What needs to be done:
Only the lines holding the string "body" are needed. Copy each one.

_____

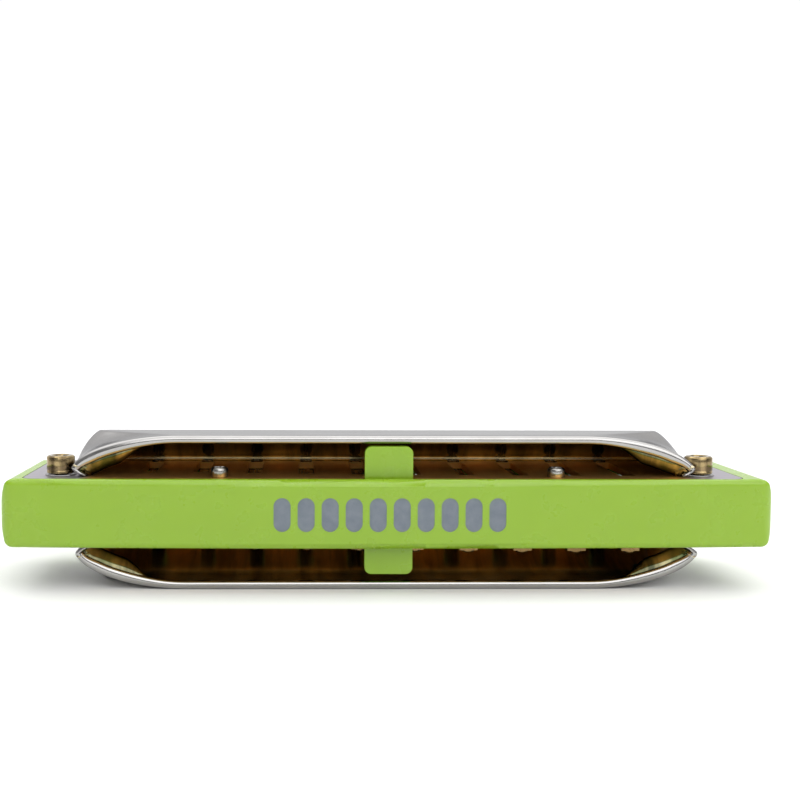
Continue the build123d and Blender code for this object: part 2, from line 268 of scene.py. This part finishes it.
def reed_brass():
    """Reeds filed along their length, their brass painted browner and darker than the plate as painted
    shade.
    """
    n = Nodes("filed_brass")
    files = n.noise(2200.0, 4.0, 0.7, n.stretched((1.0, 0.03, 1.0)))
    heat = n.noise(260.0, 3.0)
    # painted shade: dark browns so the reeds, pads and rivets read like the shaded slots they lie in
    tint = n.mix(n.ramp(heat, 0.0, 1.0, 0.3, 0.7), (0.27, 0.18, 0.075, 1), (0.18, 0.115, 0.045, 1))
    n.feed(
        Base_Color=tint,
        Roughness=n.ramp(files, 0.16, 0.36, 0.3, 0.7),
        Normal=n.bump(files, 0.25, 0.00003),
    )
    n.set(Metallic=1.0)
    n.shader.inputs["Specular Tint"].default_value = (0.40, 0.36, 0.30, 1)
    return n.material


def nut_brass():
    """Turned brass with ring marks, and vertical dark and light streaks painted as a knurl's shade and
    highlights.
    """
    n = Nodes("turned_brass")
    rings = n.noise(1800.0, 3.0, 0.6, n.stretched((0.08, 0.08, 1.0)))
    knurl_shading = n.noise(1300.0, 3.0, 0.6, n.stretched((1.0, 1.0, 0.07)))
    # painted shade and highlight: the vertical streaks stand in for the ridges of a knurl
    tint = n.mix(n.ramp(knurl_shading, 0.0, 1.0, 0.35, 0.7), (0.44, 0.335, 0.165, 1), (0.12, 0.085, 0.045, 1))
    n.feed(
        Base_Color=tint,
        Roughness=n.ramp(rings, 0.14, 0.30, 0.3, 0.7),
        Normal=n.bump(rings, 0.25, 0.00002),
    )
    n.set(Metallic=1.0)
    return n.material


def nickel():
    """Plated screws with a slightly pitted, warm nickel finish."""
    n = Nodes("nickel_plate")
    pits = n.noise(1900.0, 5.0, 0.7)
    tint = n.mix(n.ramp(pits, 0.0, 1.0, 0.4, 0.7), (0.40, 0.39, 0.365, 1), (0.20, 0.195, 0.18, 1))
    n.feed(
        Base_Color=tint,
        Roughness=n.ramp(pits, 0.16, 0.34, 0.3, 0.7),
        Normal=n.bump(pits, 0.15, 0.00003),
    )
    n.set(Metallic=1.0)
    return n.material


def studio_floor():
    """Matt white paper."""
    n = Nodes("studio_paper")
    fibre = n.noise(700.0, 5.0)
    tint = n.mix(fibre, (0.90, 0.90, 0.895, 1), (0.93, 0.93, 0.93, 1))
    n.feed(Base_Color=tint, Normal=n.bump(fibre, 0.03, 0.0001))
    n.set(Roughness=0.9, Specular_IOR_Level=0.1)
    return n.material


COMB = comb_plastic()
MARK = mark_ink()
STEEL = polished_steel()
STEEL_INSIDE = sheet_inside()
STEEL_LIP = sheet_lip()
PLATE = plate_brass()
SHADED_REED = reed_brass()
NUT = nut_brass()
NICKEL = nickel()


# ---- mesh helpers -------------------------------------------------------------------
def mesh_object(name, points, faces, material, body="body", slot=None, sharp=40, lip=None):
    """A mesh piece from points in millimetres, shaded smooth except over sharp folds.

    Faces from number lip on take the third material slot.
    """
    mesh = bpy.data.meshes.new(name)
    mesh.from_pydata([tuple(float(v) * MM for v in p) for p in points], [], faces)
    if lip is not None:
        for extra in (material, STEEL_INSIDE, STEEL_LIP):
            mesh.materials.append(extra)
        for polygon in mesh.polygons[lip:]:
            polygon.material_index = 2
    bm = bmesh.new()
    bm.from_mesh(mesh)
    bmesh.ops.remove_doubles(bm, verts=bm.verts, dist=1e-7)
    bmesh.ops.recalc_face_normals(bm, faces=bm.faces)
    for face in bm.faces:
        face.smooth = True
    for edge in bm.edges:
        if len(edge.link_faces) == 2 and edge.calc_face_angle() > math.radians(sharp):
            edge.smooth = False
    bm.to_mesh(mesh)
    bm.free()
    if lip is None:
        mesh.materials.append(material)
    obj = bpy.data.objects.new(name, mesh)
    scene.collection.objects.link(obj)
    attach(obj, body)
    return obj


def lathe(profile, centre, segments=64, flip=False):
    """Points and faces of a turned shape; the profile is (radius, height) from the centre out."""
    x, y, z = centre
    sign = -1 if flip else 1
    points, faces = [], []
    for radius, height in profile:
        for k in range(segments):
            turn = 2 * math.pi * k / segments
            points.append((x + radius * math.cos(turn), y + radius * math.sin(turn), z + sign * height))
    for row in range(len(profile) - 1):
        for k in range(segments):
            a = row * segments + k
            b = row * segments + (k + 1) % segments
            faces.append((a, b, b + segments, a + segments))
    return points, faces


def joined(parts):
    """Several (points, faces) pairs as one."""
    points, faces = [], []
    for some_points, some_faces in parts:
        start = len(points)
        points += some_points
        faces += [tuple(start + index for index in face) for face in some_faces]
    return points, faces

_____

Solution for this task:
def mesh_object(name, points, faces, material, body="body", slot=None, sharp=40, lip=None):
    attach(obj, body)